● SUPPLIED DATA
************

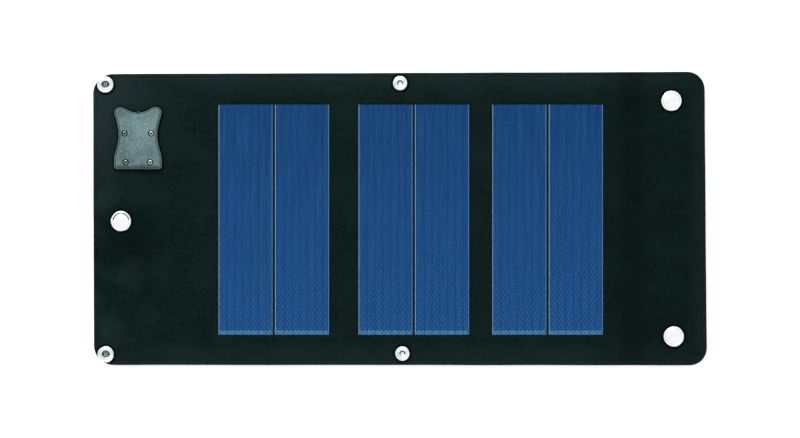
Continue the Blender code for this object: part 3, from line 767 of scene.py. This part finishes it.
def make_cell(node, body):
    """One strip: grooved blue top, busbars along both long edges and a contact band at the lower end."""
    (left, right), (bottom, top), (low, high) = limits(node)
    crest = high + CELL_SWELL
    margins = (OUTER_MARGIN, INNER_MARGIN) if node.endswith("a") else (INNER_MARGIN, OUTER_MARGIN)
    profile = strip_profile(right - left, margins)
    across = np.array([x for x, _ in profile])
    band = bottom + BAND_HEIGHT
    fixed = [bottom + END_MARGIN, band - 0.1 * MM, band, top - END_MARGIN]
    along = lines_between(bottom, top, fixed, CELL_STEP)
    last = len(along) - 1

    def points_at(i, j):
        raised = BUSBAR_DEPTH if along[j] < band - 0.05 * MM else 0.0
        end = 0.1 * MM if j in (0, last) else 0.0
        return (left + across[i], along[j]), crest + min(profile[i][1] + raised, 0.0) - end, low

    blue, silver, contacts, bare, scribed, faint_silver = range(6)
    materials = [CELL_BLUE, BUSBAR, CONTACT_BAND, CELL_EDGE, SCRIBE, FAINT_BUSBAR]

    def material_of(i, j):
        middle = (across[i] + across[i + 1]) / 2
        from_left, from_right = middle - margins[0], right - left - margins[1] - middle
        inward = min(from_left, from_right)
        if inward < 0 or BUSBAR_WIDTH < inward < BUSBAR_WIDTH + GROOVE_WIDTH or j in (0, last - 1):
            return bare
        if inward < BUSBAR_WIDTH:
            return silver if from_left < from_right else faint_silver
        if min(abs(middle - place) for place in SCRIBE_PLACES) < 0.1 * MM:
            return scribed
        return contacts if along[j + 1] <= band + 1e-6 else blue

    cell = sheet_mesh("cell_" + node[-2:], across, along, points_at, materials, material_of=material_of)
    belongs(cell, body, node)


def make_film(number):
    """Clear film over a group, with softly rounded edges and a very slight swell."""
    node = f"clear_film_section_{number}"
    (left, right), (bottom, top), (low, high) = limits(node)
    rims = (0.2 * MM, FILM_RIM)
    xs = lines_between(left, right, [left + d for d in rims] + [right - d for d in rims], FILM_STEP)
    ys = lines_between(bottom, top, [bottom + d for d in rims] + [top - d for d in rims], FILM_STEP)

    def points_at(i, j):
        x, y = xs[i], ys[j]
        rim = min(x - left, right - x, y - bottom, top - y)
        swell = FILM_SWELL * waver(x, y, 22, 25, number)
        fall = FILM_FALL * (1 - smooth(rim / FILM_RIM))
        return (x, y), high - fall + swell * smooth(rim / (10 * MM)), low

    sheet = sheet_mesh(f"film_{number}", xs, ys, points_at, [FILM])
    belongs(sheet, f"section_{number}", node)


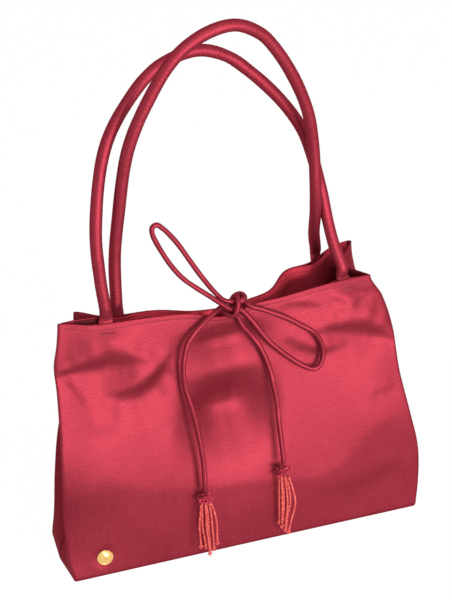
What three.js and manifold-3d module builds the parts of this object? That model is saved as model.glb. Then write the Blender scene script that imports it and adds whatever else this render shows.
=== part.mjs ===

************

● REQUIREMENTS
Exact output of every entry is required.

● SOLUTION FOR THIS PROBLEM
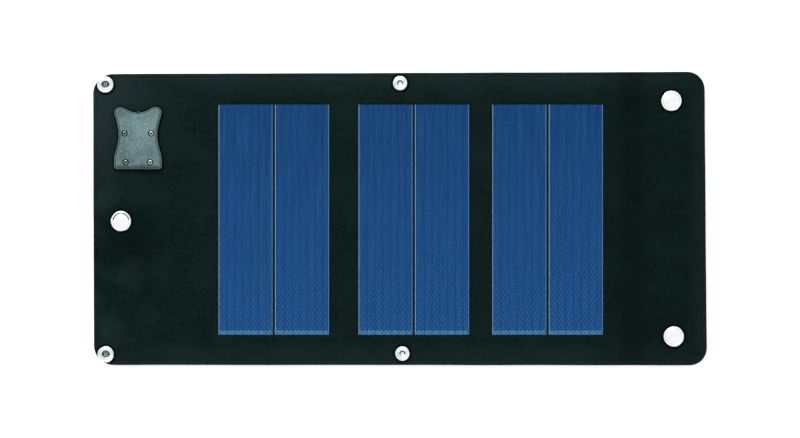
Continue the Blender code for this object: part 3, from line 767 of scene.py. This part finishes it.
def make_cell(node, body):
    """One strip: grooved blue top, busbars along both long edges and a contact band at the lower end."""
    (left, right), (bottom, top), (low, high) = limits(node)
    crest = high + CELL_SWELL
    margins = (OUTER_MARGIN, INNER_MARGIN) if node.endswith("a") else (INNER_MARGIN, OUTER_MARGIN)
    profile = strip_profile(right - left, margins)
    across = np.array([x for x, _ in profile])
    band = bottom + BAND_HEIGHT
    fixed = [bottom + END_MARGIN, band - 0.1 * MM, band, top - END_MARGIN]
    along = lines_between(bottom, top, fixed, CELL_STEP)
    last = len(along) - 1

    def points_at(i, j):
        raised = BUSBAR_DEPTH if along[j] < band - 0.05 * MM else 0.0
        end = 0.1 * MM if j in (0, last) else 0.0
        return (left + across[i], along[j]), crest + min(profile[i][1] + raised, 0.0) - end, low

    blue, silver, contacts, bare, scribed, faint_silver = range(6)
    materials = [CELL_BLUE, BUSBAR, CONTACT_BAND, CELL_EDGE, SCRIBE, FAINT_BUSBAR]

    def material_of(i, j):
        middle = (across[i] + across[i + 1]) / 2
        from_left, from_right = middle - margins[0], right - left - margins[1] - middle
        inward = min(from_left, from_right)
        if inward < 0 or BUSBAR_WIDTH < inward < BUSBAR_WIDTH + GROOVE_WIDTH or j in (0, last - 1):
            return bare
        if inward < BUSBAR_WIDTH:
            return silver if from_left < from_right else faint_silver
        if min(abs(middle - place) for place in SCRIBE_PLACES) < 0.1 * MM:
            return scribed
        return contacts if along[j + 1] <= band + 1e-6 else blue

    cell = sheet_mesh("cell_" + node[-2:], across, along, points_at, materials, material_of=material_of)
    belongs(cell, body, node)


def make_film(number):
    """Clear film over a group, with softly rounded edges and a very slight swell."""
    node = f"clear_film_section_{number}"
    (left, right), (bottom, top), (low, high) = limits(node)
    rims = (0.2 * MM, FILM_RIM)
    xs = lines_between(left, right, [left + d for d in rims] + [right - d for d in rims], FILM_STEP)
    ys = lines_between(bottom, top, [bottom + d for d in rims] + [top - d for d in rims], FILM_STEP)

    def points_at(i, j):
        x, y = xs[i], ys[j]
        rim = min(x - left, right - x, y - bottom, top - y)
        swell = FILM_SWELL * waver(x, y, 22, 25, number)
        fall = FILM_FALL * (1 - smooth(rim / FILM_RIM))
        return (x, y), high - fall + swell * smooth(rim / (10 * MM)), low

    sheet = sheet_mesh(f"film_{number}", xs, ys, points_at, [FILM])
    belongs(sheet, f"section_{number}", node)


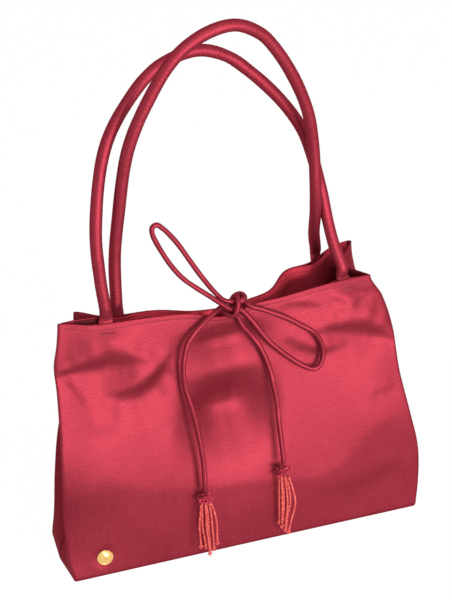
What three.js and manifold-3d module builds the parts of this object? That model is saved as model.glb. Then write the Blender scene script that imports it and adds whatever else this render shows.
=== part.mjs ===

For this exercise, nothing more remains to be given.